The immune landscape in BCR-ABL negative myeloproliferative neoplasms: inflammation, infections and opportunities for immunotherapy

Abstract

Breakpoint cluster region-Abelson (BCR-ABL) negative myeloproliferative neoplasms (MPNs) are chronic myeloid neoplasms initiated by the acquisition of gene mutation(s) in a haematopoietic stem cell, leading to clonal expansion and over-production of blood cells and their progenitors. MPNs encompass a spectrum of disorders with overlapping but distinct molecular, laboratory and clinical features. This includes polycythaemia vera, essential thrombocythaemia and myelofibrosis. Dysregulation of the immune system is key to the pathology of MPNs, supporting clonal evolution, mediating symptoms and resulting in varying degrees of immunocompromise. Targeting immune dysfunction is an important treatment strategy. In the present review, we focus on the immune landscape in patients with MPNs - the role of inflammation in disease pathogenesis, susceptibility to infection and emerging strategies for therapeutic immune modulation.

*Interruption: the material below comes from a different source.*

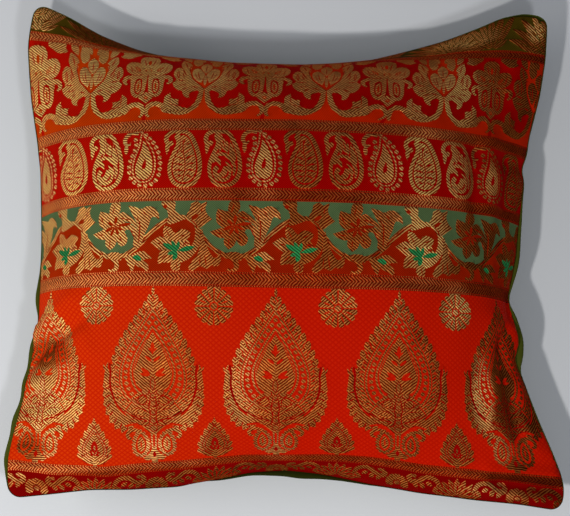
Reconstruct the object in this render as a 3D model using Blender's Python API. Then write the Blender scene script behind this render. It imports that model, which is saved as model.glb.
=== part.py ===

Further detailed work is required to delineate immune perturbation more precisely in MPNs to determine how and why vulnerability to infection differs between clinical subtypes and to better understand how inflammation results in a competitive advantage for the MPN clone. These studies may help shed light on new designs for disease-modifying therapies.

Keywords: Chronic myeloid malignancies; JAK inhibitors; immunity; immuno-oncology; immunocompromise.

Fig 1

Pro‐inflammatory interactions between clonal and non‐clonal cells. Inflammatory cytokines and growth factors such as TNFα, IL‐6, and IL‐8 confer a competitive advantage to the malignant MPN clone and are associated with increased symptom burden. JAK2 ^V617F mutations also alter the epigenetic regulation of TNF/NF‐κB inflammatory signalling pathways, further increasing inflammation. Extra‐cellular signals released by the MPN clone result in excess production of inflammatory cytokines by non‐clonal myeloid cells, lymphoid cells and bone marrow stroma. HSPCs, haematopoietic stem and progenitor cells; IL, interleukin; JAK2, Janus kinase 2; MPN, myeloproliferative neoplasm; NF‐κB, nuclear factor κ‐light‐chain‐enhancer of activated B cells; TGFβ, transforming growth factor beta; TNF, tumour necrosis factor.

Fig 2

Opportunities for immune‐based therapies in myeloproliferative neoplasm (MPN). (1) Identification of MPN neoantigens that elicit immune responses, such as JAK2 ^V617F and mutant CALR epitopes, and alternatively spliced proteins, such as eIF‐2α and protamine‐2 could be exploited for immune therapy; (2) Antibody therapies can be directed against cell surface proteins aberrantly expressed on the cell surface of MPN clone cells; (3) CAR‐T cells and adoptive T‐cell transfer confer T cells with the ability to target a specific protein, enhancing T‐cell recognition and destruction of mutant cells; (4) Blockade of the PD‐1 and CTLA‐4 inhibitory pathways on T cells enables better activation of naïve T cells by APCs such as dendritic cells, which present tumour antigens to the T cells for recognition. APC, antigen‐presenting cell; CALR, calreticulin; CAR, chimeric antigen receptor; CD, cluster of differentiation; CTLA‐4, cytotoxic T‐lymphocyte protein 4; eIF‐2α, eukaryotic initiation factor‐2α; IFN, interferon; JAK2, Janus kinase 2; MPN, myeloproliferative neoplasm; NF‐κB, nuclear factor κ‐light‐chain‐enhancer of activated B cells; PD‐1, programmed cell death‐protein 1; TNF, tumour necrosis factor.